EPA accused of controlling group that reviewed proposed formaldehyde regulations

Lawsuits
Formaldehyde

WASHINGTON (Legal Newsline) - A chemistry industry association has accused the U.S. Environmental Protection Agency of controlling an outside group tasked with reviewing the agency’s proposed regulations on formaldehyde by stocking it with friendly scientists and limiting public access and comment on its work.

The American Chemistry Council, in complaint in U.S. District Court for the District of Columbia, says the National Academy of Sciences and the EPA have repeatedly violated federal law by ignoring conflicts of interest and limiting public access to information about the committee reviewing the agency’s assessment of formaldehyde, a widely used industrial chemical.

Formally known as the National Academy of Science, Engineering and Medicine or NASEM, the group operates under the Federal Advisory Committee Act establishing committees to evaluate federal regulations. That law requires scientific advisory committees to be “fairly balanced” and independent of government agencies, yet there are no members with private industry experience on the committee studying the EPA’s Integrated Risks Information System, or IRIS, proposals for formaldehyde, ACC said.

The NASEM study director, Dr. Kathryn Guyton, isn’t involved in the actual peer review but “plays an active and substantive role” in the process, ACC said in its July 20 complaint. She was previously a career scientist with the EPA within the IRIS program and was actively involved in developing the agency’s formaldehyde assessment in 20121. When solicited NASEM members from former colleagues at EPA and thanked the agency for thanked EPA “for these great suggestions,” ACC said.

“This substantive, years-long involvement with the Assessment is omitted from Dr. Guyton’s biography on NASEM’s website, but it appears to create a conflict of interest,” ACC said. “Her own work will necessarily be the subject of the Committee’s review.”

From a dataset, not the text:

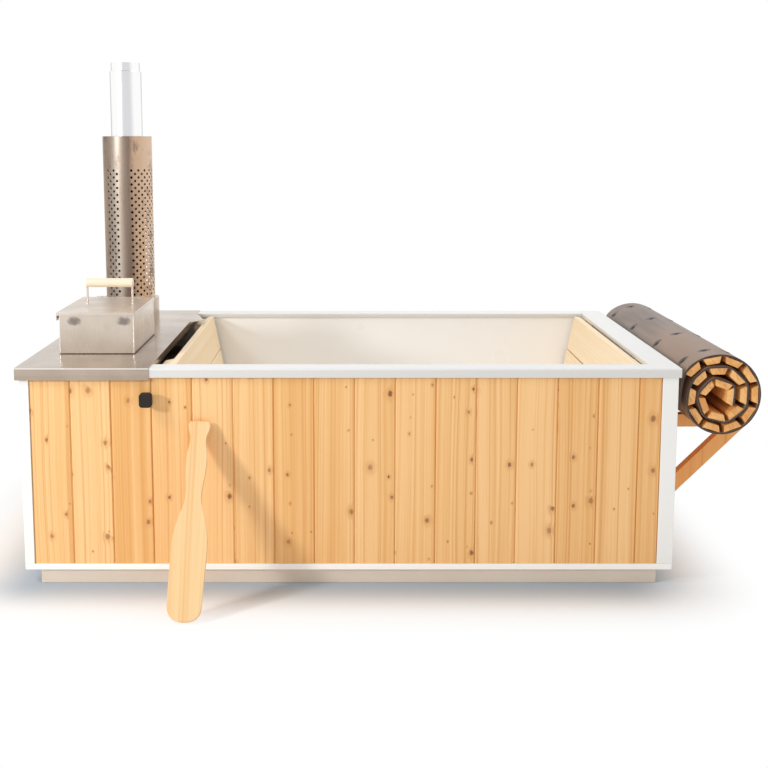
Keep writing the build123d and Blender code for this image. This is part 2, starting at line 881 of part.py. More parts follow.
# Rolled cover: the sheet's path is a spiral of straight stretches, one for each slat
roll_points = []
radius = roll_start_radius
angle = radians(roll_start_angle)
point = (radius * cos(angle), radius * sin(angle))
roll_points.append(point)
heading = None
for i in range(slat_count):
    step = 0
    for repeat in range(roll_trials):
        mean_radius = radius - roll_turn_step * step / (4 * pi)
        step = 2 * asin(slat_pitch / 2 / mean_radius)
    next_radius = radius - roll_turn_step * step / (2 * pi)
    target = (next_radius * cos(angle - step), next_radius * sin(angle - step))
    aim = atan2(target[1] - point[1], target[0] - point[0])
    if heading is not None:
        bend = (heading - aim) % (2 * pi)
        aim = heading - min(bend, radians(roll_max_bend))
    heading = aim
    point = (point[0] + slat_pitch * cos(aim), point[1] + slat_pitch * sin(aim))
    roll_points.append(point)
    radius = hypot(*point)
    angle = atan2(point[1], point[0])
tail_point = (roll_points[0][0] - 1, roll_points[0][1] - roll_tail)
sheet_path = [tail_point] + roll_points


def shifted_path(points, distance):
    """The same chain of straight stretches moved sideways, to the right of its travel."""
    headings = [atan2(b[1] - a[1], b[0] - a[0]) for a, b in zip(points, points[1:])]
    moved = []
    for i, place in enumerate(points):
        before = headings[max(i - 1, 0)]
        after = headings[min(i, len(headings) - 1)]
        half = ((after - before + pi) % (2 * pi) - pi) / 2
        normal = before + half - pi / 2
        reach = distance / cos(half)
        moved.append((place[0] + reach * cos(normal), place[1] + reach * sin(normal)))
    return moved


def bend_sizes(points, reach):
    """A radius for each bend, so that its arc starts and ends within reach of the corner."""
    headings = [atan2(b[1] - a[1], b[0] - a[0]) for a, b in zip(points, points[1:])]
    turns = [(before - after) % (2 * pi) for before, after in zip(headings, headings[1:])]
    return [min(reach / tan(turn / 2), roll_radius_limit) for turn in turns]


half_sheet = roll_sheet_thickness / 2
outer_path = shifted_path(sheet_path, -half_sheet)
inner_path = shifted_path(sheet_path, half_sheet)
bend_radii = bend_sizes(sheet_path, roll_bend_share * (slat_pitch - slat_width) / 2)
outer_radii = [radius + half_sheet for radius in bend_radii]
inner_radii = [radius - half_sheet for radius in bend_radii]
lowest = FilletPolyline(*outer_path, radius=outer_radii, mode=Mode.PRIVATE).bounding_box().min.Y
roll_z = arm_top + roll_seat - lowest
roll_plane = Plane(origin=(roll_x, -roll_length / 2, roll_z), x_dir=(1, 0, 0), z_dir=(0, -1, 0))
with BuildPart() as roll_sheet:
    with BuildSketch(roll_plane):
        with BuildLine():
            outer_line = FilletPolyline(*outer_path, radius=outer_radii)
            inner_line = FilletPolyline(*inner_path, radius=inner_radii)
            Line(outer_line @ 0, inner_line @ 0)
            Line(outer_line @ 1, inner_line @ 1)
        make_face()
    extrude(amount=-roll_length)
save(roll_sheet.part, "roll_sheet")

# Slats: tapered laths screwed flat to the inside of the sheet
with BuildPart() as slats:
    with BuildSketch(roll_plane):
        for start, end in zip(roll_points, roll_points[1:]):
            turn = atan2(end[1] - start[1], end[0] - start[0])
            along = (cos(turn), sin(turn))
            inward = (sin(turn), -cos(turn))
            middle = ((start[0] + end[0]) / 2, (start[1] + end[1]) / 2)
            outline = [
                (-slat_width / 2, half_sheet + slat_seat),
                (slat_width / 2, half_sheet + slat_seat),
                (slat_inner_width / 2, half_sheet + slat_seat + slat_thickness),
                (-slat_inner_width / 2, half_sheet + slat_seat + slat_thickness),
            ]
            placed = [
                (middle[0] + u * along[0] + v * inward[0], middle[1] + u * along[1] + v * inward[1])
                for u, v in outline
            ]
            with BuildLine():
                Polyline(*placed, close=True)
            make_face()
    extrude(amount=-roll_length)
save(slats.part, "roll_slats")

# The sheet's least gap to itself, measured between points more than two stretches apart
centre_line = FilletPolyline(*sheet_path, radius=bend_radii, mode=Mode.PRIVATE)
samples = [centre_line @ (i / roll_samples) for i in range(roll_samples + 1)]
apart = int(2.5 * slat_pitch / (centre_line.length / roll_samples))
least = min(
    hypot(a.X - b.X, a.Y - b.Y)
    for i, a in enumerate(samples)
    for b in samples[i + apart :]
)
print("roll sheet least gap to itself", round(least - roll_sheet_thickness, 2), "mm")

# Brackets: an upright on the wall, an arm under the roll and a strut at 45 degrees
for name, centre_y in (("near", -bracket_y), ("far", bracket_y)):
    side_plane = Plane(origin=(0, centre_y + bracket_width / 2, 0), x_dir=(1, 0, 0), z_dir=(0, -1, 0))
    arm_start = half_x + upright_thickness
    arm_end = half_x + arm_length
    arm_bottom = arm_top - arm_height
    with BuildPart() as upright:
        with BuildSketch(side_plane):
            with BuildLine():
                Polyline(
                    (face_x, upright_bottom),
                    (arm_start, upright_bottom),
                    (arm_start, arm_top),
                    (face_x, arm_top),
                    close=True,
                )
            make_face()
        extrude(amount=bracket_width)
    save(upright.part, f"bracket_{name}_upright")
    with BuildPart() as arm:
        with BuildSketch(side_plane):
            with BuildLine():
                Polyline(
                    (arm_start, arm_bottom),
                    (arm_end, arm_bottom),
                    (arm_end, arm_top),
                    (arm_start, arm_top),
                    close=True,
                )
            make_face()
        extrude(amount=bracket_width)
    save(arm.part, f"bracket_{name}_arm")
    strut_run = strut_width * sqrt(2)
    rise = arm_bottom - strut_foot
    with BuildPart() as strut:
        with BuildSketch(side_plane):
            with BuildLine():
                Polyline(
                    (arm_start, strut_foot),
                    (arm_start + rise, arm_bottom),
                    (arm_start + rise - strut_run, arm_bottom),
                    (arm_start, strut_foot + strut_run),
                    close=True,
                )
            make_face()
        extrude(amount=bracket_width)
    save(strut.part, f"bracket_{name}_strut")


# Drain: a flanged tail through the liner and the wall, then a quarter-turn ball valve
drain_section = Plane(origin=(0, drain_y, drain_z), x_dir=(1, 0, 0), z_dir=(0, -1, 0))
drain_axis = Axis((0, drain_y, drain_z), (1, 0, 0))
liner_face = liner_x - liner_wall
valve_x = face_x + valve_start
valve_end = valve_x + valve_length
valve_middle = valve_x + valve_length / 2
with BuildPart() as tail:
    with BuildSketch(drain_section):
        with BuildLine():
            Polyline(
                (liner_face - drain_flange_thickness, drain_bore),
                (liner_face - drain_flange_thickness, drain_flange_radius),
                (liner_face, drain_flange_radius),
                (liner_face, drain_radius),
                (valve_x, drain_radius),
                (valve_x, drain_bore),
                close=True,
            )
        make_face()
    revolve(axis=drain_axis)
save(tail.part, "drain_tail")

hex_radius = spigot_radius + valve_end_step
valve_axis = Plane(origin=(valve_middle, drain_y, drain_z))
with BuildPart() as body:
    with BuildSketch(drain_section):
        with BuildLine():
            Polyline(
                (valve_x, drain_bore),
                (valve_x, hex_radius),
                (valve_x + 2 * valve_end_step, hex_radius),
                (valve_x + 3 * valve_end_step, valve_radius),
                (valve_end - 3 * valve_end_step, valve_radius),
                (valve_end - 2 * valve_end_step, hex_radius),
                (valve_end, hex_radius),
                (valve_end, spigot_radius),
                (valve_end + spigot_length, spigot_radius),
                (valve_end + spigot_length, drain_bore),
                close=True,
            )
        make_face()
    revolve(axis=drain_axis)
    with BuildSketch(valve_axis.offset(valve_ball_radius)):
        Circle(valve_stem_radius + valve_end_step)
    extrude(amount=valve_radius + valve_end_step - valve_ball_radius)
    with Locations((valve_middle, drain_y, drain_z)):
        Sphere(valve_ball_radius + valve_cavity_clearance, mode=Mode.SUBTRACT)
    with BuildSketch(valve_axis):
        Circle(valve_stem_radius + valve_running)
    extrude(amount=valve_radius + 2 * valve_end_step, mode=Mode.SUBTRACT)
save(body.part, "valve_body")

with BuildPart() as ball:
    with Locations((valve_middle, drain_y, drain_z)):
        Sphere(valve_ball_radius)
    with BuildSketch(Plane(origin=(valve_middle, drain_y, drain_z), x_dir=(1, 0, 0), z_dir=(0, 1, 0))):
        Circle(valve_ball_bore)
    extrude(amount=valve_ball_radius, both=True, mode=Mode.SUBTRACT)
    with BuildSketch(valve_axis.offset(valve_ball_bore + valve_seat_gap)):
        Circle(valve_stem_radius)
    extrude(amount=lever_height - valve_ball_bore - valve_seat_gap)
save(ball.part, "valve_ball_and_stem")

with BuildPart() as lever:
    with BuildSketch(valve_axis.offset(lever_height - lever_thickness)):
        with Locations((0, (lever_length - lever_width) / 2)):
            SlotOverall(lever_length, lever_width, rotation=90)
        Circle(valve_stem_radius, mode=Mode.SUBTRACT)
    extrude(amount=lever_thickness)
save(lever.part, "valve_lever")

# Paddle: a flat stirring board with a long blade, leaning on the cladding
lean_y = (paddle_length ** 2 - paddle_top_z ** 2 - (paddle_top_x - paddle_foot_x) ** 2) ** 0.5
paddle_up = Vector(paddle_top_x - paddle_foot_x, lean_y, paddle_top_z).normalized()
paddle_across = Vector(1, 0, -paddle_up.X / paddle_up.Z).normalized()
paddle_normal = paddle_across.cross(paddle_up)
paddle_y = -face_y - paddle_gap - lean_y
paddle_plane = Plane(origin=(paddle_foot_x, paddle_y, 0), x_dir=paddle_across, z_dir=paddle_normal)
half_outline = [
    (paddle_blade / 2 - 1, paddle_round_end),
    (paddle_blade / 2, paddle_blade_length / 2),
    (paddle_blade / 2 - 3, paddle_blade_length),
    ((paddle_blade + paddle_neck) / 4, (paddle_blade_length + paddle_neck_start) / 2),
    (paddle_neck / 2, paddle_neck_start),
    (paddle_grip / 2, (paddle_neck_start + paddle_grip_end) / 2),
    (paddle_grip / 2, paddle_grip_end),
    (paddle_waist / 2, (paddle_grip_end + paddle_length) / 2),
    (paddle_flare / 2, paddle_length - paddle_flare_end),
]
with BuildPart() as paddle:
    with BuildSketch(paddle_plane):
        with BuildLine():
            Spline((0, 0), (paddle_corner, paddle_corner_rise), half_outline[0], tangents=[(1, 0), (0, 1)])
            Spline(*half_outline, tangents=[(0, 1), (0, 1)])
            Line(half_outline[-1], (paddle_top / 2, paddle_length))
            Line((paddle_top / 2, paddle_length), (0, paddle_length))
            mirror(about=Plane.YZ)
        make_face()
    extrude(amount=paddle_thickness)
save(paddle.part, "paddle")
print("roll centre", roll_x, round(roll_z, 1), "paddle foot y", round(paddle_y, 1))
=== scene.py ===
import bpy
import json
from math import asin, atan2, cos, pi, radians, sin
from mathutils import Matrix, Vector

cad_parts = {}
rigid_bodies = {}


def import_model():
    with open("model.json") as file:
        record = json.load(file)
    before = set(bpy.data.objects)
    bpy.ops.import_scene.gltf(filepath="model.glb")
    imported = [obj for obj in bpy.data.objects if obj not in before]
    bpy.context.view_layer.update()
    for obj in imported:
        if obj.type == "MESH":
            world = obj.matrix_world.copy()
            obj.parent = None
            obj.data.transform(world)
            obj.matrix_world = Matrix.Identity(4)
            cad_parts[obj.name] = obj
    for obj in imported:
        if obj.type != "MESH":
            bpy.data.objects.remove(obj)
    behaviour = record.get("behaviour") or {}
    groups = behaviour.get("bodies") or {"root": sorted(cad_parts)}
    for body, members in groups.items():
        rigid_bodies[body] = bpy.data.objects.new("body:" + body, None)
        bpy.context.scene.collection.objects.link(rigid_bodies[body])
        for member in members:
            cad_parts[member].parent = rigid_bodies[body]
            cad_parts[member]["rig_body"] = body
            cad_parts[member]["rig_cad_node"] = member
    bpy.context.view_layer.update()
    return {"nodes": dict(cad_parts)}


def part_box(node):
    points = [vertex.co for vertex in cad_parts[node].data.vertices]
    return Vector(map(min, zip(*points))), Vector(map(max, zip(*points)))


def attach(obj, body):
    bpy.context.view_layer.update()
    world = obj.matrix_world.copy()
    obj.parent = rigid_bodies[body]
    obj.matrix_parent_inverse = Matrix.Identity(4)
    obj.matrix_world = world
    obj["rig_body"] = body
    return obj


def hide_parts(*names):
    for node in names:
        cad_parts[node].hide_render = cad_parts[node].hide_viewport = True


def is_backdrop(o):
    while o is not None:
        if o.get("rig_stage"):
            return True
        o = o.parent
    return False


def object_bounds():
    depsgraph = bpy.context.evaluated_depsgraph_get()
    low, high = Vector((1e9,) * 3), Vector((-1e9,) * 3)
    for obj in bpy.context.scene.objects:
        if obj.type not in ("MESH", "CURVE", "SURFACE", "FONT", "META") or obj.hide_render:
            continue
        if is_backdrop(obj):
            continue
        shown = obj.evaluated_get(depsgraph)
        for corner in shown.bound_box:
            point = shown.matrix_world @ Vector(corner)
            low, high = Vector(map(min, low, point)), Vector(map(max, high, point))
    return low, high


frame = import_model()

# The room is plain: a pale floor that runs out into a white surround, two soft lamps from the
# front left, a broad one overhead, and an even light from all round. Close to the tub's foot the
# floor carries a painted grey shadow, which only the camera sees.
floor_size = 60.0
painted_foot_shadow_tone = (0.43, 0.485, 0.545)
floor_tone = 0.97
surround = 0.56
foot_middle = (-0.06, 0.0)
foot_half = (0.97, 0.73)
bpy.ops.mesh.primitive_plane_add(size=floor_size, location=(*foot_middle, -0.0005))
floor = bpy.context.active_object
floor.name = "floor"
floor_paint = bpy.data.materials.new("floor_paint")
floor_paint.use_nodes = True
floor_tree = floor_paint.node_tree
floor_shader = floor_tree.nodes["Principled BSDF"]
floor_shader.inputs["Roughness"].default_value = 0.8
floor_shader.inputs["Specular IOR Level"].default_value = 0.1
spot = floor_tree.nodes.new("ShaderNodeTexCoord")
beyond = floor_tree.nodes.new("ShaderNodeVectorMath")
beyond.operation = "ABSOLUTE"
floor_tree.links.new(spot.outputs["Object"], beyond.inputs[0])
past = floor_tree.nodes.new("ShaderNodeVectorMath")
past.operation = "SUBTRACT"
past.inputs[1].default_value = (*foot_half, 0)
floor_tree.links.new(beyond.outputs[0], past.inputs[0])
outside = floor_tree.nodes.new("ShaderNodeVectorMath")
outside.operation = "MAXIMUM"
floor_tree.links.new(past.outputs[0], outside.inputs[0])
reach = floor_tree.nodes.new("ShaderNodeVectorMath")
reach.operation = "LENGTH"
floor_tree.links.new(outside.outputs[0], reach.inputs[0])
fades = []
for near, far in ((0.0, 0.34), (0.08, 0.50)):
    fade = floor_tree.nodes.new("ShaderNodeMapRange")
    fade.interpolation_type = "SMOOTHSTEP"
    fade.inputs["From Min"].default_value = near
    fade.inputs["From Max"].default_value = far
    floor_tree.links.new(reach.outputs["Value"], fade.inputs["Value"])
    fades.append(fade)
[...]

The peer review committee includes Dr. Lauren Zeise, who runs the California Environmental Protection Agency’s office of Environmental Health Hazard Assessment, which works with the EPA’s Center for Public Health and Environmental Assessment. Dr. Zeise withdrew from a previous NASEM group over this relationship.

Dr. Ivan Rusyn worked with the IRIS program from 2011 to 2013 and the EPA peer review guidelines recommend against using the same peer reviewer on sequential assessments of the same program, ACC says. Dr. Lianne Sheppard is chair of the EPA’s Clean Air Scientific Advisory Committee and received an EPA grant for studying long-term exposure to air pollution. She has also closely collaborated with the lead author of studies the committee will review, ACC said, without disclosing this to the public.

Much of the information in the complaint was obtained through Freedom of Information Act requests after NASEM refused to provide it, ACC said. The IRIS program is of high interest to chemical companies because the Justice Department can cite its findings as fact in court, the ACC said.

The EPA issued a draft assessment of formaldehyde in 2010 and asked NASEM to create a committee for independent scientific review. That committee in 2011 found “significant deficiencies” in the EPA assessment process. In 2021 and 2022 ACC criticized the process, saying EPA appeared to be limiting NASEM’s independence. 

“Only a thorough, transparent, and unbiased review by a fairly balanced and properly composed NASEM Committee can ensure that the government does not rely on its flawed IRIS Assessment,” the group said. ”Unreliable reports on formaldehyde promoted by the federal government create concrete and particularized injuries to members of ACC that regularly use the chemical to create products that modern society is dependent upon.”